Example of Cash Value Growth
Consider a hypothetical scenario where you purchase a whole life policy with a $1 million death benefit at age 25. If you consistently pay a monthly premium of $1,562, a percentage of this payment contributes to the policy’s cash value starting from the second policy year. Over 30 years, by reaching 55, your cash value could grow to $500,000. At this point, the insurance costs must cover the remaining $500,000 of the death benefit. By age 65, your cash value could increase to $750,000, reducing the insurance cost to $250,000 as the accumulated cash value covers the rest.
This example illustrates how cash value can grow significantly over time, depending on the policy and premiums paid.

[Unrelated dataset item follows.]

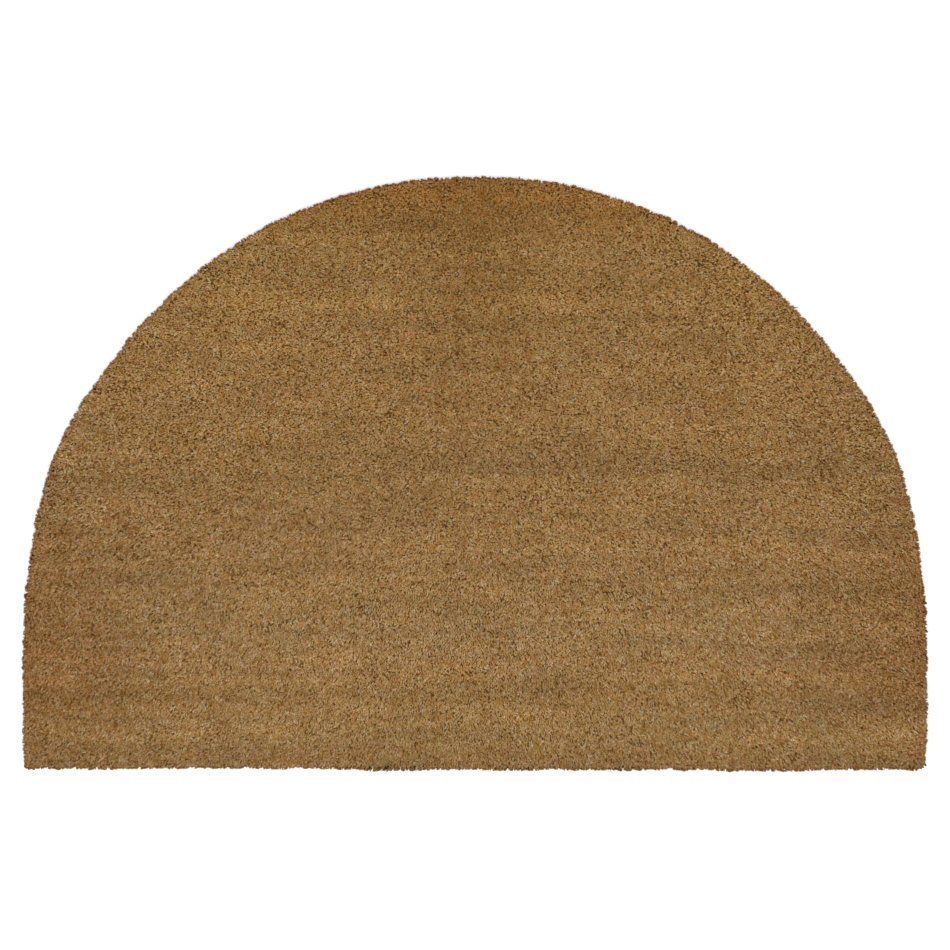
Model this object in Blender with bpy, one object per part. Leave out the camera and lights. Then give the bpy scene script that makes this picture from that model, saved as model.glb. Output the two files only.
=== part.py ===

Different Rates of Cash Value Accumulation
The rate at which cash value accumulates varies depending on the type of policy and market conditions. Whole life insurance builds cash value at a fixed rate, while universal life insurance’s cash value growth depends on the performance of its investments.
Policies That Build Cash Value
Only specific life insurance policies build cash value, including whole life, universal life, and variable. The other kind of insurance, term life, covers for only a specific period of time and does not accumulate cash value.
Accessing Cash Value
Policyholders can withdraw cash value from any permanent life insurance policy, including whole life, before their death. However, withdrawals typically reduce the death benefit. Alternatively, policyholders can cancel the policy and take the cash value minus surrender charges. Loans can also be taken out against the cash value.
Cash value in a permanent life insurance policy builds up through the fixed premiums paid, which are divided into the death benefit, insurance company costs, and the policy’s cash value. As the policyholder ages, the funds allocated to the cash value decrease while those for insurance costs increase. Understanding the different types of policies and associated risks can help you choose the best option for accumulating cash value over time.